The control flow is described by two data structures.
The domain
It describes the iteration space of the bbs.
For example:
1 for (i = 1; i < 30; i++)
2 for (j = 20; j < 50; j++)
3 A;
4 for (k = 80; k < 100; k++)
5 B;
| Statement |
Domain |
| A |
1 <= i
i <= 30
20 <= j
j <= 50
|
| B |
80 <= k
k <= 100
|
Statement A is executed for all i in between 1 and 30 and for all j in
between 20 and 50. Statement B is executed for all k in between 80 and 100.
The Schedule
At the moment we do not know, if A is executed before B or B
before A. This information will be contained in the Schedule.
| Statement |
Schedule |
| A |
1 1 1
|
| B |
2 1 0
|
The schedule of A is smaller than the schedule of B. So we know
A has to be executed before B.
Conditional Statements
To add conditional statements we have to add these conditions to the domain.
For example:
1 for (i = 1; i < 100; i++)
2 if (i >= 80)
3 A;
4 else
5 B;
| Statement |
Domain |
| A |
1 <= i
i <= 100
80 <= i
|
| B |
1 <= i
i <= 100
i <= 79
|
Nested boolean expressions in conditional statements are possible as well. To
handle them is more difficult. They have to be simplified and we have to think
about, how to represent the boolean OR. We could use a union of polyhedrals or
we copy the bb and add two bbs. One for every part of the union.
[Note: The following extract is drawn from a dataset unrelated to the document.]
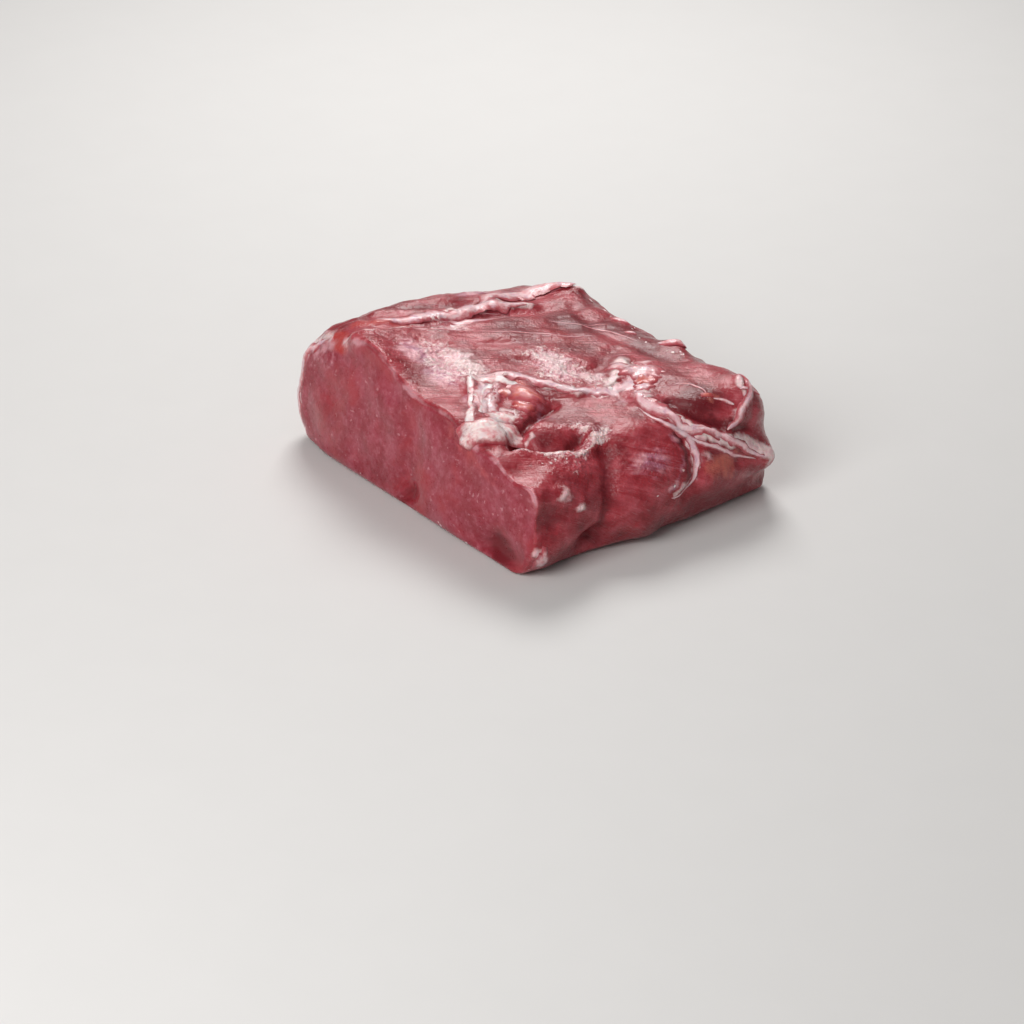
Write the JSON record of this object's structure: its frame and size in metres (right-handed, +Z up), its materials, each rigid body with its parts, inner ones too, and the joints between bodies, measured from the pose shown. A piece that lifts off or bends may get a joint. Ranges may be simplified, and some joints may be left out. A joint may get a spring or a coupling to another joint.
{
  "type": "boneless raw meat joint",
  "caption": "Boneless block of raw pale red meat with one straight knife-cut face, fat, silverskin and tendon on its folded top, lying on a flat underside",
  "frame": {"origin": "Middle of the bounding box's base, in the plane that the meat rests on", "axes": "+X along the long side, from the tall shoulder to the low end with the tendon; +Y from the knife-cut face to the trimmed back; +Z up"},
  "size_m": [0.2292, 0.1766, 0.0815],
  "materials": {
    "raw_meat": "wet, translucent red meat with pale marbling, white fat and silverskin"
  },
  "bodies": {
    "root": {"meat_joint": "raw_meat"}
  },
  "joints": []
}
GRAPHITE translation (GIMPLE to GRAPHITE) status
GRAPHITE supports this translation. But the support is incomplete.
Code that is missing:
- Support for conditional statements
- Support for code in between loop exit and loop latch
- Support for different domains for bbs in the same loop (Necessary to
support the other two points)
As we are also missing working cloog
output, the current code base is only tested with very easy examples.
Cloog
The first step from GRAPHITE back to GIMPLE is Cloog. Cloog is used to calculate
the new control flow structure, from the polyhedral representation. Right now, we are able to
create the cloog data structures, but they are incomplete and wrong in several
cases. So cloog is not able to use them to calculate the new loop structure.
Known problems are:
- The scattering function can not be applied (cloog will die).
So the schedule can not be applied and the order of the loops is wrong.
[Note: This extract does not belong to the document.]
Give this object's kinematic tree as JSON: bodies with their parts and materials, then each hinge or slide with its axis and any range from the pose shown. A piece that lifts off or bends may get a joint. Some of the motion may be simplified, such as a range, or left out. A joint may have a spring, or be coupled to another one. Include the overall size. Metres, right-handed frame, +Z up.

- At the moment we create one domain for every loop. This is wrong, we need
one domain for every bb. This is necessary for nested loop sets,
as the current representation is not powerful enough to represent nested loop
sets and many other simple examples.
Cloog support is essential for further testing as well as for the backend
output. Only if we know, that we can recreate the original control flow
structure of our examples, we are able verify the transformation.
Simple example
Code
1 int toto()
2 {
3 int i, j;
4 int a[100];
5
6 for (i = 1; i < 100; i++)
7 {
8
9 a[i] = a[i-1] + 2;
10 }
11
12 for (j = 1; j < 100; j++)
13 {
14
15 a[j+3] = a[j-1] + 2;
16 }
17
18 return a[3];
19 }
Current cloog output
for (s_0=0;s_0<=98;s_0++) {
S1 ;
S0 ;
}
CFG
Expected cloog output
S2 ;
for (s_0=0;s_0<=98;s_0++) {
S3 ;
S4 ;
}
S5 ;
for (s_0=0;s_0<=98;s_0++) {
S6 ;
S7 ;
}
S8 ;
Remove unused variables and control flow structures
As we move all the information contained in the control flow structures of loops
and conditions and the information of the induction variables to the polyhedral
model, we have to remove this information from the bbs.
After this step they contain only the code, executed e.g. in the body of a loop.
So we can just move around these loop bodies (if the dependencies allow) and
execute them in any order we like, without thinking about old loop structures.
They will be replaced in the backend with new loop structures.